What the exercise asks
Output all the material that follows, exactly as given.
# # # #
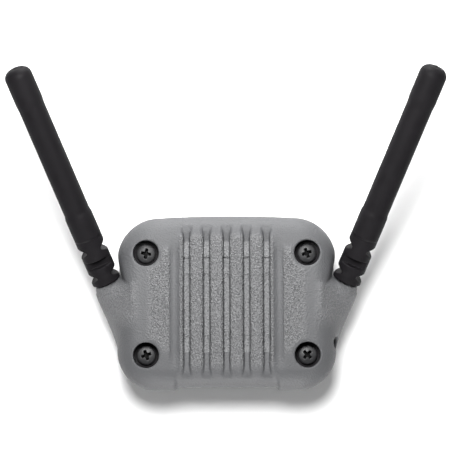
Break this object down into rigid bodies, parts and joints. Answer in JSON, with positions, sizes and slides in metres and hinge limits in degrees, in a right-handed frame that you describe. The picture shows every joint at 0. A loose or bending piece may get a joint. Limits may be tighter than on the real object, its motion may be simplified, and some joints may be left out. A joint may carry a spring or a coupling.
{
  "type": "twin-antenna video link module",
  "caption": "Small grey ribbed radio module with recessed cross-head screws and flexible black stub antennas splayed in a V.",
  "frame": {"origin": "centre of the flat rear face", "axes": "+Z out of the ribbed face, +Y towards the side the antennas lean to, +X to the right seen from the front"},
  "size_m": [0.1152, 0.085, 0.0394],
  "materials": {
    "grey_plastic": "fine leather grain, satin",
    "black_rubber": "matte",
    "black_steel": "black oxide, satin",
    "brass": "machined",
    "circuit_board": "solder mask, gloss",
    "bright_steel": "tin plated",
    "chip_plastic": "moulded epoxy, matte",
    "thermal_silicone": "soft, matte",
    "seal_silicone": "satin",
    "aluminium": "milled",
    "coax_jacket": "smooth"
  },
  "bodies": {
    "case": {"ribbed_cover": "grey_plastic", "rear_cover": "grey_plastic", "perimeter_seal": "black_rubber", "cover_screws": "black_steel", "screw_washers": "black_rubber", "threaded_inserts": "brass", "main_circuit_board": "circuit_board", "board_screws": "bright_steel", "radio_shield_cans": "bright_steel", "video_processor": "chip_plastic", "memory_chips": "chip_plastic", "thermal_pad": "thermal_silicone", "heat_spreader": "aluminium", "usb_c_receptacle": "bright_steel", "pairing_switch": "chip_plastic", "coax_sockets": "brass", "coax_plugs": "bright_steel", "left_coax": "coax_jacket", "left_antenna_base": "black_rubber", "left_boss_seal": "seal_silicone", "left_ferrule": "brass", "right_coax": "coax_jacket", "right_antenna_base": "black_rubber", "right_boss_seal": "seal_silicone", "right_ferrule": "brass"},
    "left_neck_low": {"left_web_low": "black_rubber", "left_ring_low": "black_rubber"},
    "left_neck_high": {"left_web_mid": "black_rubber", "left_ring_high": "black_rubber"},
    "left_antenna": {"left_web_high": "black_rubber", "left_feed": "coax_jacket", "left_rod": "black_rubber", "left_radiator": "brass"},
    "right_neck_low": {"right_web_low": "black_rubber", "right_ring_low": "black_rubber"},
    "right_neck_high": {"right_web_mid": "black_rubber", "right_ring_high": "black_rubber"},
    "right_antenna": {"right_web_high": "black_rubber", "right_feed": "coax_jacket", "right_rod": "black_rubber", "right_radiator": "brass"},
    "pairing_button": {"pairing_button": "black_rubber"}
  },
  "joints": [
    {"name": "left_lower_side_flex", "type": "hinge", "parent": "case", "child": "left_neck_low", "pos_m": [-0.03299, 0.00863, 0.01484], "axis": [0.1377, -0.3308, 0.9336], "range_deg": [-12, 12], "stiffness_Nm_per_rad": 0.06, "deforming": ["left_web_low", "left_feed"]},
    {"name": "left_front_back_flex", "type": "hinge", "parent": "left_neck_low", "child": "left_neck_high", "pos_m": [-0.0343, 0.01177, 0.01615], "axis": [0.9232, 0.3843, 0], "range_deg": [-15, 15], "stiffness_Nm_per_rad": 0.06, "deforming": ["left_web_mid", "left_feed"]},
    {"name": "left_upper_side_flex", "type": "hinge", "parent": "left_neck_high", "child": "left_antenna", "pos_m": [-0.03567, 0.01505, 0.01751], "axis": [0.1377, -0.3308, 0.9336], "range_deg": [-12, 12], "stiffness_Nm_per_rad": 0.06, "deforming": ["left_web_high", "left_feed"]},
    {"name": "right_lower_side_flex", "type": "hinge", "parent": "case", "child": "right_neck_low", "pos_m": [0.03299, 0.00863, 0.01484], "axis": [0.1377, 0.3308, -0.9336], "range_deg": [-12, 12], "stiffness_Nm_per_rad": 0.06, "deforming": ["right_web_low", "right_feed"]},
    {"name": "right_front_back_flex", "type": "hinge", "parent": "right_neck_low", "child": "right_neck_high", "pos_m": [0.0343, 0.01177, 0.01615], "axis": [0.9232, -0.3843, 0], "range_deg": [-15, 15], "stiffness_Nm_per_rad": 0.06, "deforming": ["right_web_mid", "right_feed"]},
    {"name": "right_upper_side_flex", "type": "hinge", "parent": "right_neck_high", "child": "right_antenna", "pos_m": [0.03567, 0.01505, 0.01751], "axis": [0.1377, 0.3308, -0.9336], "range_deg": [-12, 12], "stiffness_Nm_per_rad": 0.06, "deforming": ["right_web_high", "right_feed"]},
    {"name": "pairing_button_press", "type": "slide", "parent": "case", "child": "pairing_button", "axis": [-1, 0, 0], "range_m": [0, 0.0004], "stiffness_N_per_m": 500}
  ]
}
# # # #
Worked solution
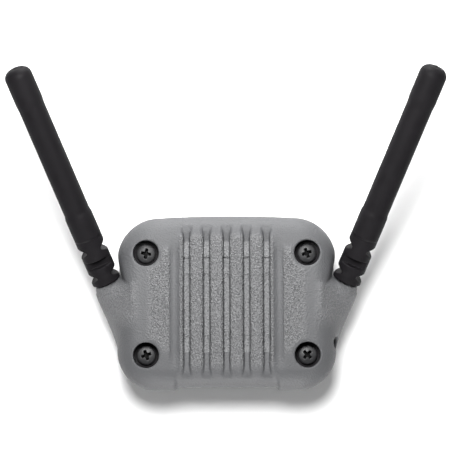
Break this object down into rigid bodies, parts and joints. Answer in JSON, with positions, sizes and slides in metres and hinge limits in degrees, in a right-handed frame that you describe. The picture shows every joint at 0. A loose or bending piece may get a joint. Limits may be tighter than on the real object, its motion may be simplified, and some joints may be left out. A joint may carry a spring or a coupling.
{
  "type": "twin-antenna video link module",
  "caption": "Small grey ribbed radio module with recessed cross-head screws and flexible black stub antennas splayed in a V.",
  "frame": {"origin": "centre of the flat rear face", "axes": "+Z out of the ribbed face, +Y towards the side the antennas lean to, +X to the right seen from the front"},
  "size_m": [0.1152, 0.085, 0.0394],
  "materials": {
    "grey_plastic": "fine leather grain, satin",
    "black_rubber": "matte",
    "black_steel": "black oxide, satin",
    "brass": "machined",
    "circuit_board": "solder mask, gloss",
    "bright_steel": "tin plated",
    "chip_plastic": "moulded epoxy, matte",
    "thermal_silicone": "soft, matte",
    "seal_silicone": "satin",
    "aluminium": "milled",
    "coax_jacket": "smooth"
  },
  "bodies": {
    "case": {"ribbed_cover": "grey_plastic", "rear_cover": "grey_plastic", "perimeter_seal": "black_rubber", "cover_screws": "black_steel", "screw_washers": "black_rubber", "threaded_inserts": "brass", "main_circuit_board": "circuit_board", "board_screws": "bright_steel", "radio_shield_cans": "bright_steel", "video_processor": "chip_plastic", "memory_chips": "chip_plastic", "thermal_pad": "thermal_silicone", "heat_spreader": "aluminium", "usb_c_receptacle": "bright_steel", "pairing_switch": "chip_plastic", "coax_sockets": "brass", "coax_plugs": "bright_steel", "left_coax": "coax_jacket", "left_antenna_base": "black_rubber", "left_boss_seal": "seal_silicone", "left_ferrule": "brass", "right_coax": "coax_jacket", "right_antenna_base": "black_rubber", "right_boss_seal": "seal_silicone", "right_ferrule": "brass"},
    "left_neck_low": {"left_web_low": "black_rubber", "left_ring_low": "black_rubber"},
    "left_neck_high": {"left_web_mid": "black_rubber", "left_ring_high": "black_rubber"},
    "left_antenna": {"left_web_high": "black_rubber", "left_feed": "coax_jacket", "left_rod": "black_rubber", "left_radiator": "brass"},
    "right_neck_low": {"right_web_low": "black_rubber", "right_ring_low": "black_rubber"},
    "right_neck_high": {"right_web_mid": "black_rubber", "right_ring_high": "black_rubber"},
    "right_antenna": {"right_web_high": "black_rubber", "right_feed": "coax_jacket", "right_rod": "black_rubber", "right_radiator": "brass"},
    "pairing_button": {"pairing_button": "black_rubber"}
  },
  "joints": [
    {"name": "left_lower_side_flex", "type": "hinge", "parent": "case", "child": "left_neck_low", "pos_m": [-0.03299, 0.00863, 0.01484], "axis": [0.1377, -0.3308, 0.9336], "range_deg": [-12, 12], "stiffness_Nm_per_rad": 0.06, "deforming": ["left_web_low", "left_feed"]},
    {"name": "left_front_back_flex", "type": "hinge", "parent": "left_neck_low", "child": "left_neck_high", "pos_m": [-0.0343, 0.01177, 0.01615], "axis": [0.9232, 0.3843, 0], "range_deg": [-15, 15], "stiffness_Nm_per_rad": 0.06, "deforming": ["left_web_mid", "left_feed"]},
    {"name": "left_upper_side_flex", "type": "hinge", "parent": "left_neck_high", "child": "left_antenna", "pos_m": [-0.03567, 0.01505, 0.01751], "axis": [0.1377, -0.3308, 0.9336], "range_deg": [-12, 12], "stiffness_Nm_per_rad": 0.06, "deforming": ["left_web_high", "left_feed"]},
    {"name": "right_lower_side_flex", "type": "hinge", "parent": "case", "child": "right_neck_low", "pos_m": [0.03299, 0.00863, 0.01484], "axis": [0.1377, 0.3308, -0.9336], "range_deg": [-12, 12], "stiffness_Nm_per_rad": 0.06, "deforming": ["right_web_low", "right_feed"]},
    {"name": "right_front_back_flex", "type": "hinge", "parent": "right_neck_low", "child": "right_neck_high", "pos_m": [0.0343, 0.01177, 0.01615], "axis": [0.9232, -0.3843, 0], "range_deg": [-15, 15], "stiffness_Nm_per_rad": 0.06, "deforming": ["right_web_mid", "right_feed"]},
    {"name": "right_upper_side_flex", "type": "hinge", "parent": "right_neck_high", "child": "right_antenna", "pos_m": [0.03567, 0.01505, 0.01751], "axis": [0.1377, 0.3308, -0.9336], "range_deg": [-12, 12], "stiffness_Nm_per_rad": 0.06, "deforming": ["right_web_high", "right_feed"]},
    {"name": "pairing_button_press", "type": "slide", "parent": "case", "child": "pairing_button", "axis": [-1, 0, 0], "range_m": [0, 0.0004], "stiffness_N_per_m": 500}
  ]
}